Seattle, WA – A habitual offender accused of throwing coffee on a toddler just 48 hours after he latest release from jail will not be facing a felony charge in connection with the attack, according to prosecutors.
Francisco Calderon has been convicted of over 70 offenses over the past four decades, KIRO reported.
On July 18, the lifelong offender was released from jail after serving eight months for attacking and assaulting a stranger, according to KOMO.
Two days later, he was harassing shoppers and causing disturbances in the downtown area of Pine Street and Fifth Avenue, witnesses said.

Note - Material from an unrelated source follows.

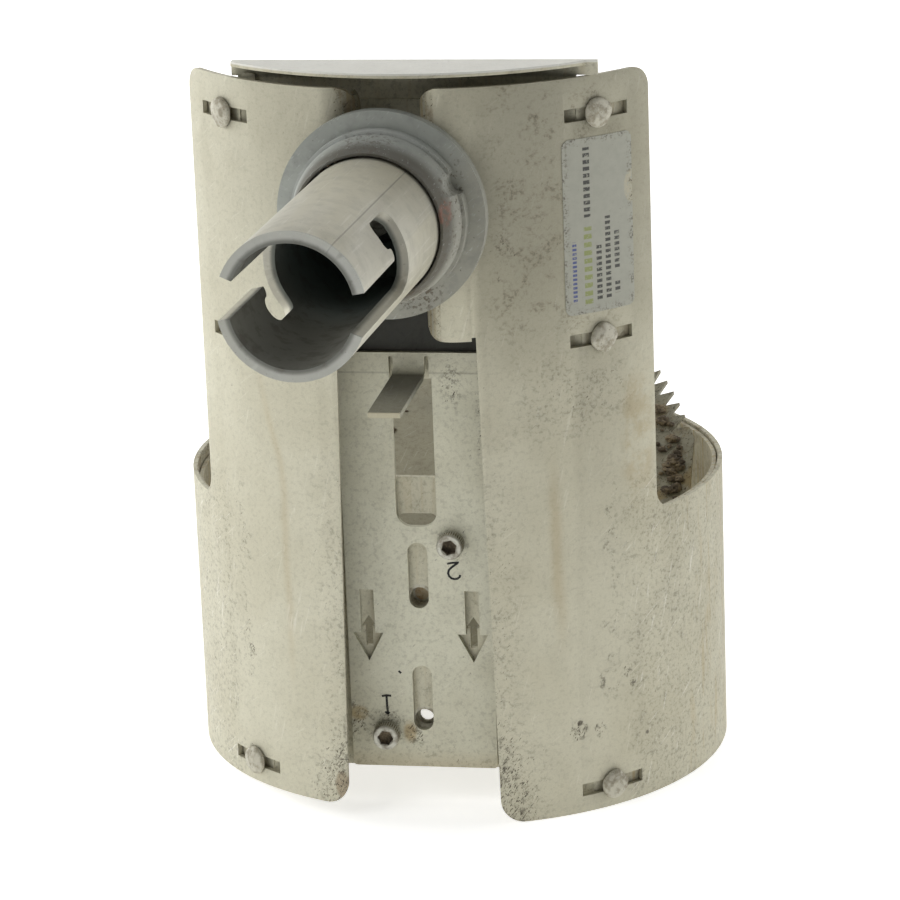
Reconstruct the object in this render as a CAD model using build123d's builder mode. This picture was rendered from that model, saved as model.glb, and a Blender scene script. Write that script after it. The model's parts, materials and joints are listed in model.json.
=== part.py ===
from build123d import *
from math import asin, cos, degrees, radians, sin, sqrt, tan
import os

# One-way rodent barrier for a 150 mm drain pipe, in millimetres.
# The pipe axis is +Z, the front with the gap and the key socket faces -Y, and z = 0 is the foot.
# Angles round the pipe axis are counted from the front, positive towards +X.

os.makedirs("parts", exist_ok=True)

# Outer shells, two bent sheets that slide round the inner frame
shell_radius = 72.0
shell_sheet = 1.3
shell_height = 196.0
ring_height = 78.0
left_foot = 4.0            # the left shell is this much shorter at the foot
left_ring_rise = 2.4       # and its ring part stands this much higher
gap_half_top = 14.4        # degrees
gap_half_foot = 16.3       # degrees
panel_half = 55.6          # degrees, outer edge of the tall front panels
rear_half_gap = 5.0        # degrees, between each shell and the rear centre line
panel_lap = 1.0            # the lower panel runs this far past the lips' foot
gap_trim = 2.0             # degrees of sheet cut away to shape the gap
panel_corner = 5.5
notch_corner = 5.0
foot_corner = 6.5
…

“He was being belligerent to people on the street,” U.S. Army veteran Daynard Butler told KOMO.
Butler, who lives in Florida, was visiting the city with his wife and three children at the time.
“He followed a lady, and I started thinking to myself, ‘if he does something to this lady I’m going to have to step in because she’s by herself,” recalled Butler.

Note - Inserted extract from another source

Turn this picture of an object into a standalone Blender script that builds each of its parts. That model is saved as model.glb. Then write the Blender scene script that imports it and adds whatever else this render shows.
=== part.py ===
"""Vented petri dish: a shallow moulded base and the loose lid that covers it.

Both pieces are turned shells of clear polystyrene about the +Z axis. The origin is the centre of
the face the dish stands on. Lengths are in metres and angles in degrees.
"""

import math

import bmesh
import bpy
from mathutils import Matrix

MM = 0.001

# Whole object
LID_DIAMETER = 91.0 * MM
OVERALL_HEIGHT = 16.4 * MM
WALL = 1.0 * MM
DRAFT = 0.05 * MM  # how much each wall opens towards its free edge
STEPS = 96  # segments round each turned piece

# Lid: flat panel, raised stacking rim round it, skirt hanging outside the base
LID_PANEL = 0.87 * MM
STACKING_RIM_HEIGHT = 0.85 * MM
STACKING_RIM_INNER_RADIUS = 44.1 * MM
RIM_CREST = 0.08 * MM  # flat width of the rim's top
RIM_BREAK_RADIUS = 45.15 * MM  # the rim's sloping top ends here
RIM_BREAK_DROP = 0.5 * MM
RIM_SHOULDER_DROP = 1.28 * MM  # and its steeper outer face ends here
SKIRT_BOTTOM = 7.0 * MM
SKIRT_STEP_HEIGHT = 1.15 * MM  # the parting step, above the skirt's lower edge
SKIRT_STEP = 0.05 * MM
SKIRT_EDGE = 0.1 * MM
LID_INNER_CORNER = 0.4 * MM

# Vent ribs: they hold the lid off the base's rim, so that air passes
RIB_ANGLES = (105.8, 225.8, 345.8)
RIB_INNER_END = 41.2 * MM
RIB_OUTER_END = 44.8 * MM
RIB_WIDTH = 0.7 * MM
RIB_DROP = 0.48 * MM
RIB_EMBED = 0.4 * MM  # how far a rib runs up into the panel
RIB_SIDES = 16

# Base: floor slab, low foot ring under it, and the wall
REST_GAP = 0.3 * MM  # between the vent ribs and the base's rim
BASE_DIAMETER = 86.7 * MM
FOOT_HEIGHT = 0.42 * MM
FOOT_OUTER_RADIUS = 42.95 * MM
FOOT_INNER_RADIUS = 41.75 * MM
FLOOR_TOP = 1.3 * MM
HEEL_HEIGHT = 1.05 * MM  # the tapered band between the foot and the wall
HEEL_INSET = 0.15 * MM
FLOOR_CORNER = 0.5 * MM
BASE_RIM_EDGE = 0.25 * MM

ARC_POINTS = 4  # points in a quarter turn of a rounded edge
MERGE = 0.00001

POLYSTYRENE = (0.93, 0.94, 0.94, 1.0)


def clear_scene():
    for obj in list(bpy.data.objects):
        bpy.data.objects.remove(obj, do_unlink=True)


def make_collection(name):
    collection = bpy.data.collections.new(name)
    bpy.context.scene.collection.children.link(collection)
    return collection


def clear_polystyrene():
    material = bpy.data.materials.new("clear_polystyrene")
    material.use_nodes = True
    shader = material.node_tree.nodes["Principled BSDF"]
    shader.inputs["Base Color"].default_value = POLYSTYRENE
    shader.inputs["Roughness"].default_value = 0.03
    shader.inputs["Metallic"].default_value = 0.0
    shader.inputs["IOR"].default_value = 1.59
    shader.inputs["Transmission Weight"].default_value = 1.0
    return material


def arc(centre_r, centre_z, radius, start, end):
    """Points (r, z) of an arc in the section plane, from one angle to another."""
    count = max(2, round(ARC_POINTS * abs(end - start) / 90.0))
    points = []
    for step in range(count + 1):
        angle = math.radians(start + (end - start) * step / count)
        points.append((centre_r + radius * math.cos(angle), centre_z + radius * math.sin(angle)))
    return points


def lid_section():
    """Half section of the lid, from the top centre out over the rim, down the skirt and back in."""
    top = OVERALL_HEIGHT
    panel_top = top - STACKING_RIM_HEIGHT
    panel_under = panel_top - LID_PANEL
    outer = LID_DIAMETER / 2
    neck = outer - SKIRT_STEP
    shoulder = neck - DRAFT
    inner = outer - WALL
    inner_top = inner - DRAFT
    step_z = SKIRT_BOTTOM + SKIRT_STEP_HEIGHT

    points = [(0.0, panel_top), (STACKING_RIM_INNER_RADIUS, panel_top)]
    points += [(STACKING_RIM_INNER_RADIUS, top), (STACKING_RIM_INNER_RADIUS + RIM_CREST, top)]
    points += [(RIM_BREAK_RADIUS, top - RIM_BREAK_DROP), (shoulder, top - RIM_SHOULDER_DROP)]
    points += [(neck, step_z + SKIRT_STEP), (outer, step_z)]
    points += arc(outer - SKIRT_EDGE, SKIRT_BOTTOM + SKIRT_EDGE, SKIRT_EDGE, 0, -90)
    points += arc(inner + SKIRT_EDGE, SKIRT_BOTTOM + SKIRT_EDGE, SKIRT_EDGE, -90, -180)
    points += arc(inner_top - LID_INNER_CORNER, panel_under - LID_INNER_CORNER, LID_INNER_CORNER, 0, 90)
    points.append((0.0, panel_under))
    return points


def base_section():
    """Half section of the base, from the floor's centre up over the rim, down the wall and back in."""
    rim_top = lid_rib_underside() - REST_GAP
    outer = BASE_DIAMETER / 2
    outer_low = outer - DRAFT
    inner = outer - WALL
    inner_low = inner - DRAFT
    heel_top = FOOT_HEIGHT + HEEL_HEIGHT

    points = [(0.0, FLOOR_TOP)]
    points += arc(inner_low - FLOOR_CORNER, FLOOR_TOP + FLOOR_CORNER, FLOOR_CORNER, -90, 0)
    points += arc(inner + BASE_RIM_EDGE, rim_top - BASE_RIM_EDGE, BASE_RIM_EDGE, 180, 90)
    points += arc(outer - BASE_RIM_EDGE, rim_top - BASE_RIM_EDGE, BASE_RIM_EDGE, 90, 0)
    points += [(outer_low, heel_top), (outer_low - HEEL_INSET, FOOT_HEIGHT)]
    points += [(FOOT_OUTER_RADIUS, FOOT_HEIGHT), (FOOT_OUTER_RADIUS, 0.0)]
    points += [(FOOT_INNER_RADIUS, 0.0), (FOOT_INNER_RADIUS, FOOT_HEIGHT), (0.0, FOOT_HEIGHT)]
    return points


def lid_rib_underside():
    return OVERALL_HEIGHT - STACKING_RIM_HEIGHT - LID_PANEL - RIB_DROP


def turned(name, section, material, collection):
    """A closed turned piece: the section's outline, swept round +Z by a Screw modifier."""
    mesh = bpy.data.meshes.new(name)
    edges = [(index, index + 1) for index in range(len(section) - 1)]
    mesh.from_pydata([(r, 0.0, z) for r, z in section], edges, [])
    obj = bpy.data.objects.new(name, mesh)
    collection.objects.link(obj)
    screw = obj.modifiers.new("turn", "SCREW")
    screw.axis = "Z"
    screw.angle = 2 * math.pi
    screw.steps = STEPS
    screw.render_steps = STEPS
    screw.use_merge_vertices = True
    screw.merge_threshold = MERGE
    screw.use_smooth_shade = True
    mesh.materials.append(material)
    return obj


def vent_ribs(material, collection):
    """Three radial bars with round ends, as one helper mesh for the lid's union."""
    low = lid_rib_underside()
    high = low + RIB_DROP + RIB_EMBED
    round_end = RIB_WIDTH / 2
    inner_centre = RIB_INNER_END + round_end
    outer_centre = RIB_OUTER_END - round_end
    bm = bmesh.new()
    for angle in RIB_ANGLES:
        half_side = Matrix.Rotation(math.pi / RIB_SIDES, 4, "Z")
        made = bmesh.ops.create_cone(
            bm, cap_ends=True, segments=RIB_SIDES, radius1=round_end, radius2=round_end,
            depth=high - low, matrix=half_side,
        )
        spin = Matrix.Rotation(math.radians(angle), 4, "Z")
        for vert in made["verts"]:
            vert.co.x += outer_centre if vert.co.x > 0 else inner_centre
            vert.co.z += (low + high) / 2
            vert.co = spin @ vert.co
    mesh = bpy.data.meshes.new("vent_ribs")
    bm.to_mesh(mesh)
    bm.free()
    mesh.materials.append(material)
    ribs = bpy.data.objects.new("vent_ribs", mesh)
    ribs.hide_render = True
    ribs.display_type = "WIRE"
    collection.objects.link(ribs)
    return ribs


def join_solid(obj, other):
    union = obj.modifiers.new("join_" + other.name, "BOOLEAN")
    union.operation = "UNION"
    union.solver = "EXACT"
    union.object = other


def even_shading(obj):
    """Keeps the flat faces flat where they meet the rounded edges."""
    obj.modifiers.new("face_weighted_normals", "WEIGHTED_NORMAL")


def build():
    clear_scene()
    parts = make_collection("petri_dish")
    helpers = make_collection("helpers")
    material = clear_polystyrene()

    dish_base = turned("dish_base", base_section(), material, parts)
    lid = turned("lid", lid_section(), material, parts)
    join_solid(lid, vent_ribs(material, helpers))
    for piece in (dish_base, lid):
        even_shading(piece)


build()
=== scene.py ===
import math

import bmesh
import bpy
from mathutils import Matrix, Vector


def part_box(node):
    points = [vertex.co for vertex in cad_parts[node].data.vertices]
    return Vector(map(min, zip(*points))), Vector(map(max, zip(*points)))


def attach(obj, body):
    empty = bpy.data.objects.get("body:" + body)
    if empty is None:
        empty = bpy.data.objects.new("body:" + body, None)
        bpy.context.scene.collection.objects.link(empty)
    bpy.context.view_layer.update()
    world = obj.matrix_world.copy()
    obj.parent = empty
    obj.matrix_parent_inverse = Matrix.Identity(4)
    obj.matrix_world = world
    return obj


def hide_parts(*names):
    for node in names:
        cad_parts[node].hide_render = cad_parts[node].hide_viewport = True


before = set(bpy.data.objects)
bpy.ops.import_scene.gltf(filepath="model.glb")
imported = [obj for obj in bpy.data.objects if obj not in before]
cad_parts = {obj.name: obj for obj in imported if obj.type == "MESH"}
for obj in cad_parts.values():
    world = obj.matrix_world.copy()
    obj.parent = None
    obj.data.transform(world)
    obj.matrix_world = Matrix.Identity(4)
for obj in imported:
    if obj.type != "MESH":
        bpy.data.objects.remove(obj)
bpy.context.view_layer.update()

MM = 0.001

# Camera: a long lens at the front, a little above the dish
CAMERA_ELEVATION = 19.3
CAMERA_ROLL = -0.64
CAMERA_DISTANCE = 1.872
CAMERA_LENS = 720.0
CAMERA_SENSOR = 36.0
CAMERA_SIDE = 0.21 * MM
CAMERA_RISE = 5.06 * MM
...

Calderon inexplicably became more agitated, and began yelling “Not your father!” KIRO reported.
He then spun around, and threw his coffee in the face of Butler’s two-year-old son, who was sleeping in a stroller.
“To me, I didn’t know if the coffee was boiling hot or anything,” Butler told KOMO. “All I knew is he tossed it in my kid’s face and as a father I protected my kid.”
“I went straight for him,” the army veteran said. “I hit with rights – straight to the face. I was very mindful of the situation after a couple of blows, I knew I couldn’t kill him, you know what I mean?”
A Kittitas County Sheriff’s detective working an off-duty security job at a Nordstrom’s store spotted the altercation, and rushed in to detain Calderon, KIRO reported.
The little boy did not suffer severe injuries as a result of the attack.
“The victim did not appear to be physically injured or burned, but was not communicative and appeared to be staring off into space, possibly in shock,” according to the police report.
The habitual offender was initially arrested on pending charges of assault on a child, and was expected to appear in court on Tuesday afternoon, KOMO reported.
But when the time for his hearing rolled around, Judge Annie Harper announced that the felony charge against Calderon had been reduced.
“Mr. Calderon is being released without conditions on the felony charge…he has been filed in Seattle Municipal Court on a misdemeanor charge,” Harper said. “He remains detained but not on the felony. That is by decision of King County Prosecutor’s Office and Seattle City Attorney.”
The King County Prosecutor’s Office said that there was not sufficient evidence to support a felony charge against Calderon, because Butler’s son did not suffer bodily harm, KOMO reported.
“In evaluating whether there is sufficient evidence to support a felony charge, we are ethically bound to apply the facts of a particular case to the law as established by the legislature. This is regardless of the history of a particular defendant or the outrageousness of the conduct,” the prosecutor’s office said in a statement.
“In order to elevate an assault against a child from a gross misdemeanor to a felony, there must be some level of bodily harm to the victim,” the statement continued. “We learned from the police report that the child, thankfully, did not appear to have been injured in any way and we were told that the child received no medical treatment. In other words, the facts of this particular case didn’t support this being a felony.”
The prosecutor’s office noted that the attack was “horrible and abusive,” and said that the matter has been referred to Seattle Municipal Court.
According to court records, 15 of Calderon’s 74 criminal convictions were due to assault.
His sister, Anna Calderon Barnett, said that her brother needs to be removed from society so his mental health and drug addiction issues can be addressed, KIRO reported.
“To me, it’s almost like … he knows he’s not capable of taking care of himself, and he knows that he doesn’t have the mental capacity to fit in, and he just attacks people or he’ll commit some kind of a crime, because he knows the next step is ‘I’ll be taken off the street,’” Barnett explained.
“His last words to me from prison were ‘I don’t want to go back out there — I don’t know how to live,’ and he’s right. I think this is what’s being overlooked,” she added.
Butler said he was shocked to learn about Calderon’s extensive criminal history, KOMO reported.
“I don’t understand why, with 73 convictions, he was out. That’s crazy,” the father said. “But it looked like he was looking for a way to get arrested, he was looking for a way to get back to jail, that’s how it looked to me.”